The latest Closing the Gap Report shows limited progress, with four targets on track, but another four going backwards.

The report provides an update of ongoing efforts to reduce disparities between Indigenous and non-Indigenous Australians. 

Authorities are on track to meet four targets - healthy birth weights, the number of children enrolled in preschool, a reduction in the rate of young people (10–17 years) in detention by at least 30 per cent, and square kilometres of land ownership.

However, progress has not been made on four other targets - children's school-readiness, incarceration rates, suicide rates, and child-removal rates.

Eight other targets were not updated because there is no new data to assess their progress, including the number of students completing year 12, and a target to reduce family violence and abuse.

Indigenous Australians Minister Linda Burney says the government will focus on areas where targets are failing.

“There will be justice reinvestment across 30 communities in this country, which we'll look at community-wide ways of keeping young people out of the criminal justice system, increasing school retention, reducing domestic violence and reducing crime in those communities,” she said. 

“We are providing national leadership.”

The report deals primarily with data from the time the previous Coalition government was in power.

Ms Burney says next year's report will be more applicable to the new government.

“The first thing to acknowledge is that this is a report that's looking back,” she said. 

“What's going to be significant is whether or not the dial has moved on any of those targets next year.”

Secretariat of National Aboriginal and Islander Child Care (SNAICC) chief executive Catherine Liddle says the targets are not only a matter for the federal government.

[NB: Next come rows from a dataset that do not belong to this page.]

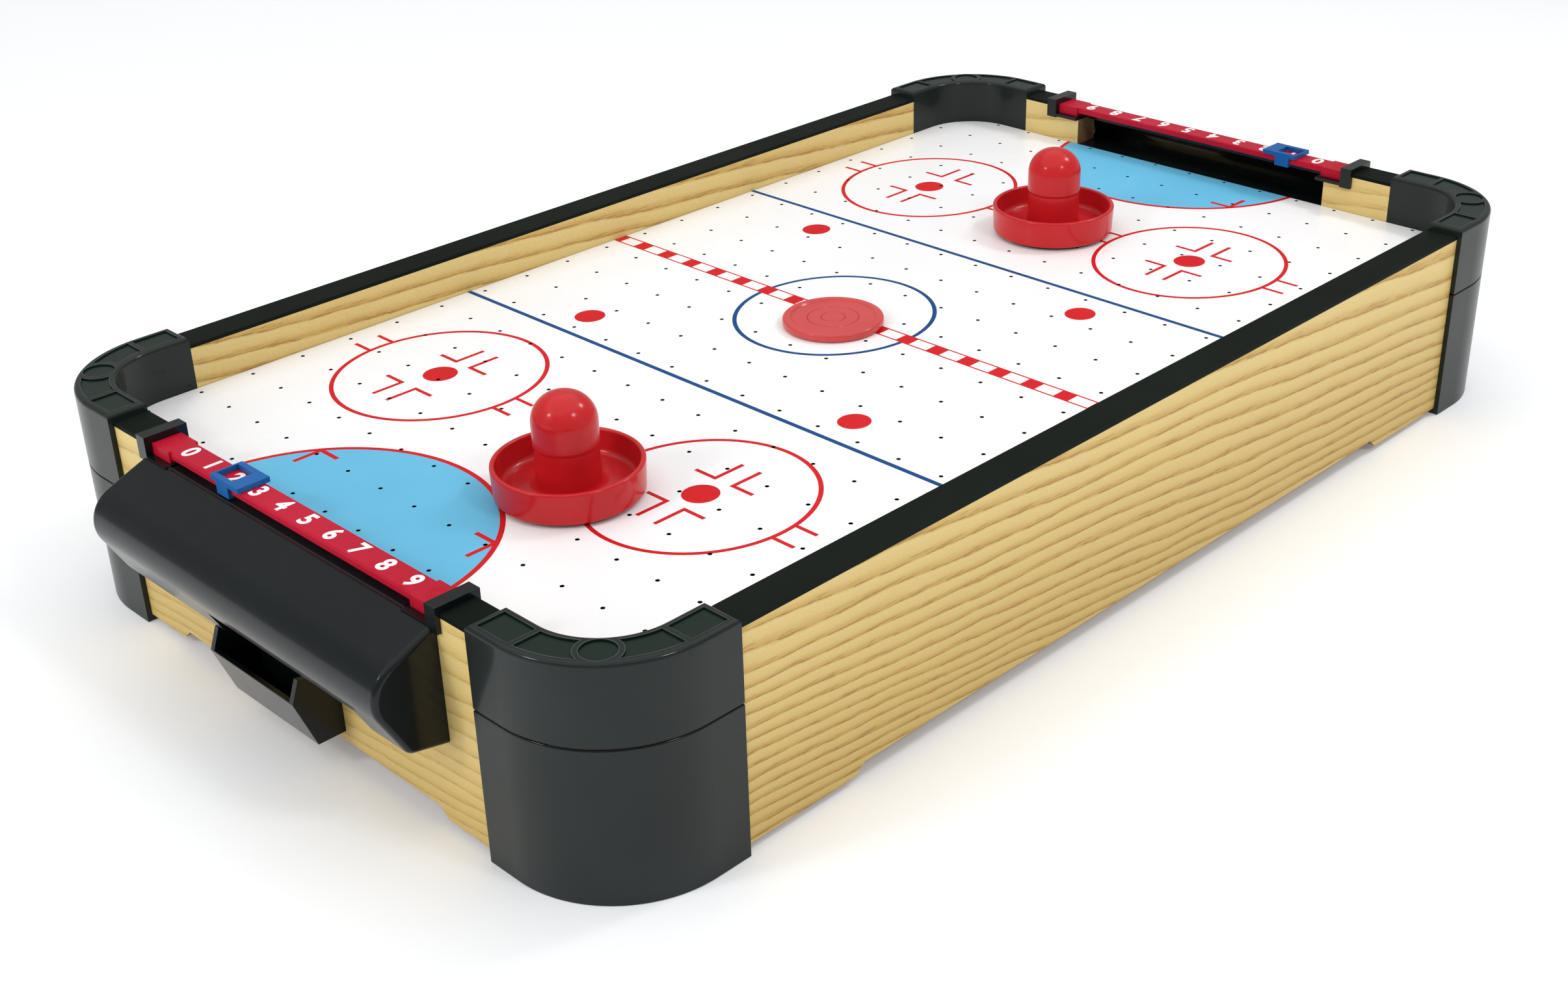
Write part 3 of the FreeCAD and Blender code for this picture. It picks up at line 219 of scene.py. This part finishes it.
def grain_phase(shader, length, up, stretch, streak_stretch):
    """Where a point lies between one grain line, at 0, and the next, at 1."""
    sway = shader.noise(SWAY_SCALE, stretch, detail=1)
    wander = shader.noise(WANDER_SCALE, stretch, detail=2)
    level = shader.math("MULTIPLY_ADD", length, LINE_SLOPE, up)
    level = shader.math("MULTIPLY_ADD", sway, SWAY_DEPTH, level)
    level = shader.math("MULTIPLY_ADD", wander, WANDER_DEPTH, level)
    squared = shader.math("MULTIPLY", level, level)
    lines = shader.math("MULTIPLY_ADD", squared, LINE_SPREAD,
                        shader.math("MULTIPLY", level, LINES_PER_METRE))
    streak = shader.noise(STREAK_SCALE, streak_stretch, detail=3, roughness=0.7)
    return shader.math("FRACT", shader.math("MULTIPLY_ADD", streak, STREAK_DEPTH, lines))


def grain_marks(shader, phase, streak_stretch):
    """How dark the pores are at a point, from 0 to 1."""
    dash = shader.noise(DASH_SCALE, streak_stretch, detail=2, roughness=0.6)
    pores = shader.math("MULTIPLY", shader.math("LESS_THAN", phase, PORE_ZONE),
                        shader.math("GREATER_THAN", dash, PORE_LIMIT))
    edge = shader.math("MULTIPLY", shader.math("LESS_THAN", phase, EDGE_ZONE),
                       shader.math("GREATER_THAN", dash, EDGE_LIMIT))
    return shader.math("MAXIMUM", shader.math("MULTIPLY", pores, PORE_DARKNESS),
                       shader.math("MULTIPLY", edge, EDGE_DARKNESS))


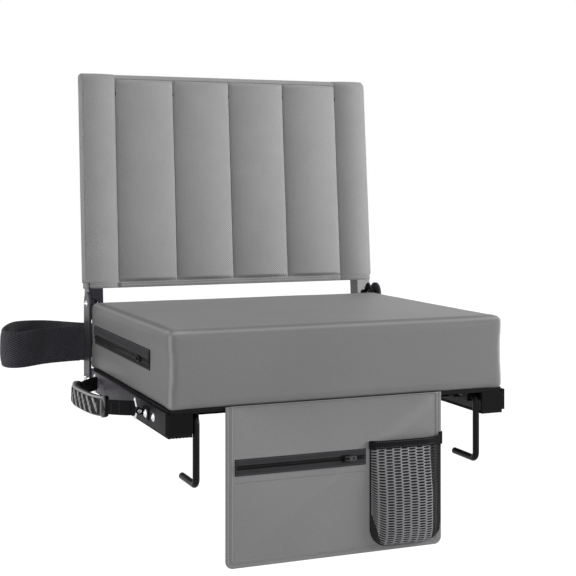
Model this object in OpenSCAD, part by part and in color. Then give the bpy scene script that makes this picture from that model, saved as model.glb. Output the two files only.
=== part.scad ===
// Folding bleacher seat: a box cushion on two steel rails, a reclined back that folds
// forward onto it, swing-in bench hooks, a strap handle, a shoulder strap and a hanging flap.
// Frame: +Z up, +X to the sitter's left as seen from the front, front edge towards -Y.
// Origin: midway between the rails and below the middle of the cushion, on the bench top.

/* [Seat cushion] */
// Width of the cushion, side to side
seat_w = 430; // [390:5:470]
// Depth of the cushion, front to back
seat_d = 355; // [330:5:390]
// Thickness of the cushion at its edges
cushion_t = 87.5; // [76:0.5:100]
// Rounding of the cushion's edges
cushion_round = 6; // [4:0.5:8]
// Rise of the crown at the middle of the cushion
cushion_crown = 2.5; // [1:0.5:3]
// How far the cushion's sides are drawn in at mid height
cushion_draw = 1.2; // [0.4:0.2:1.6]
// Thickness of the seat board
board_t = 5; // [4:0.5:9]

/* [Side rails] */
// Thickness of the rubber strip under each runner
strip_t = 4; // [3:0.5:5]
// Width of a runner tube
runner_w = 29; // [26:1:34]
// Height of a runner tube
runner_h = 22.5; // [20:0.5:28]
// Wall of the runner tube
runner_wall = 1.5; // [1.2:0.1:2]
// Thickness of the outer side plate
plate_t = 3; // [2:0.5:4]
// Height of the outer side plate
plate_h = 25; // [22:0.5:27]
// Setback of the rails' front ends from the cushion's front
rail_setback = 2; // [1:0.5:3]
// Depth of the cross bars' section
cross_bar_d = 22; // [18:1:26]
// Wall of the cross bars
cross_bar_wall = 2.5; // [2:0.5:3]

/* [Back hinge] */
// Width of a hinge bracket
bracket_w = 32; // [28:1:36]
// Thickness of a hinge bracket
bracket_t = 3; // [2.5:0.5:4]
// Distance of the pivot behind the cushion
pivot_behind = 9; // [8:0.5:14]
// Distance of the pivot below the cushion's top edge
pivot_drop = 1.5; // [0.5:0.5:4]
// Diameter of the pivot bolt
pivot_bolt_d = 6; // [5:0.5:7]
// Backward lean of the backrest
recline = 5; // [2:1:10]

/* [Backrest] */
// Height of the backrest pad
pad_h = 302; // [260:1:340]
// Gap between the cushion's top edge and the pad's hem
hem_gap = 19; // [17:1:30]
// Height of the pad's hem
hem_h = 8.5; // [7:0.5:11]
// Width of each outer channel, which sleeves an upright
sleeve_w = 48; // [42:1:56]
// How far the pad's channels stand proud of their seams
channel_bulge = 6; // [4:0.5:7]
// Width of an upright tube
upright_w = 20; // [16:1:22]
// Depth of an upright tube
upright_d = 26; // [22:1:30]
// Wall of an upright tube
upright_wall = 1.5; // [1.2:0.1:2]
// Length of the upright below the pivot
upright_tail = 22; // [18:1:24]
// Diameter of the curved back bar
bar_dia = 12; // [10:0.5:14]
// Height of the curved bar's ends above the pivot
bar_end_h = 183; // [165:1:200]
// Rise from the curved bar's lowest point to its ends
bar_rise = 60; // [40:1:70]

/* [Bench hooks] */
// Diameter of the hook rods
hook_dia = 8; // [6:0.5:9]
// Clear gap between the rubber strips and the hooks' feet
bench_gap = 51.5; // [40:0.5:60]
// Length of a hook's foot, measured from its leg
hook_foot = 52; // [40:1:56]
// Length of a hook's axle, measured from its leg
hook_axle = 64; // [58:1:70]

/* [Carry handle] */
// Distance between the handle's two tab rivets
handle_span = 250; // [220:2:262]
// How far the handle bows out from its rings
handle_bow = 38; // [28:1:44]
// Width of the handle webbing
handle_web_w = 18; // [16:1:24]
// Length of the moulded grip, along its curve
grip_len = 130; // [100:1:140]
// Height of the moulded grip
grip_h = 24; // [22:0.5:28]
// Number of finger ribs on the grip
grip_ribs = 7; // [4:1:9]

/* [Shoulder strap] */
// Width of the strap webbing
strap_w = 40; // [32:1:44]
// Thickness of the strap webbing
strap_web_t = 2.4; // [2:0.2:3]
// Width of the strap's pad
strap_pad_w = 46; // [42:1:50]
// Thickness of the strap's pad
strap_pad_t = 7; // [6:0.5:9]

/* [Front flap] */
// Width of the flap
flap_w = 276; // [240:2:300]
// Height of the flap
flap_h = 183; // [160:1:200]
// Sideways shift of the flap from the middle
flap_shift = -10; // [-12:1:12]
// Thickness of the flap
flap_t = 2.5; // [2:0.5:3]
// Distance of the flap's zip tape from the flap's side edge
flap_zip_margin = 11; // [8:1:16]
// Width of the mesh pocket
pocket_w = 93; // [80:1:100]
// Height of the mesh pocket with its top band
pocket_h = 125; // [100:1:128]
// How far the mesh pocket stands out
pocket_depth = 16; // [12:1:24]
// Wall of the mesh pocket
pocket_wall = 1.6; // [1.4:0.1:2]

/* [Zips] */
// Width of the zip tapes
zip_tape_w = 19; // [17:0.5:22]
// Width of the cushion zip with its storm flap
side_zip_w = 24.5; // [22:0.5:28]
// Length of the cushion zip
side_zip_len = 268; // [230:2:272]
// Length of a zip pull
pull_len = 14; // [10:1:16]

/* [Hidden] */

// Clearances
fit_gap = 0.05;
pin_gap = 0.1;
soft_gap = 0.3;
fold_gap = 1;
round_fn = 48;

// Colours
black_steel = [0.10, 0.10, 0.12];
satin_steel = [0.30, 0.30, 0.33];
bright_steel = [0.78, 0.78, 0.80];
black_plastic = [0.08, 0.08, 0.09];
black_rubber = [0.14, 0.14, 0.13];
black_webbing = [0.09, 0.09, 0.10];
grey_cloth = [0.50, 0.50, 0.50];
grey_weave = [0.55, 0.55, 0.55];
birch = [0.20, 0.19, 0.18];

// Levels, from the bench top up
runner_z0 = strip_t;
runner_z1 = runner_z0 + runner_h;
board_z1 = runner_z1 + board_t;
cushion_z0 = board_z1;
cushion_z1 = cushion_z0 + cushion_t;
plate_top_drop = 2.5;
plate_z1 = cushion_z0 - plate_top_drop;
plate_z0 = plate_z1 - plate_h;

// Sideways places, all given for the +X side
half_w = seat_w / 2;
runner_x1 = half_w;
runner_x0 = runner_x1 - runner_w;
plate_x1 = half_w + plate_t;
bracket_x1 = plate_x1 + bracket_t;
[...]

“The message is to all layers of government, actually, and it is that the evidence shows [that,] where there is a genuine effort to empower communities and to transfer authority to Aboriginal community-controlled organisations, we see results,” she said. 

“But we can't sit down and wait for these results to happen. We need action and we need it to move faster.”

Ms Liddle community-controlled organisations can help, if they are empowered to do so.

“We know that the system was built to remove children. The system is administered by non-Indigenous entities,” she said. 

“Where we see it halted is where Aboriginal communities and Aboriginal community-controlled organisations have worked with their own families to say: 'What is it that you need?'

“The evidence shows Aboriginal community control has the potential to hold the over-representation of our children in out-of-home care.”

Victorian Greens senator Lidia Thorpe says the gaps were forged by colonisation.

“These injustices are a symptom of a bigger issue that we face in this country, and that is colonisation,” she said.

“If we address racism in this country, we will see these rates go down. We confront racism in everything we do to survive as a people. It's systemic racism that continues to hold us back.”

Senator Thorpe says the government has the answers on how to Close the Gap, but need to take action. 

“Practical action has been sitting there for 30 years with the Royal Commission into Aboriginal Deaths in Custody … and also the 20-year-old Bringing them Home report which, again, provides solutions through the recommendations on how to stop this new stolen generation, which is outnumbering the old Stolen Generation,” she said.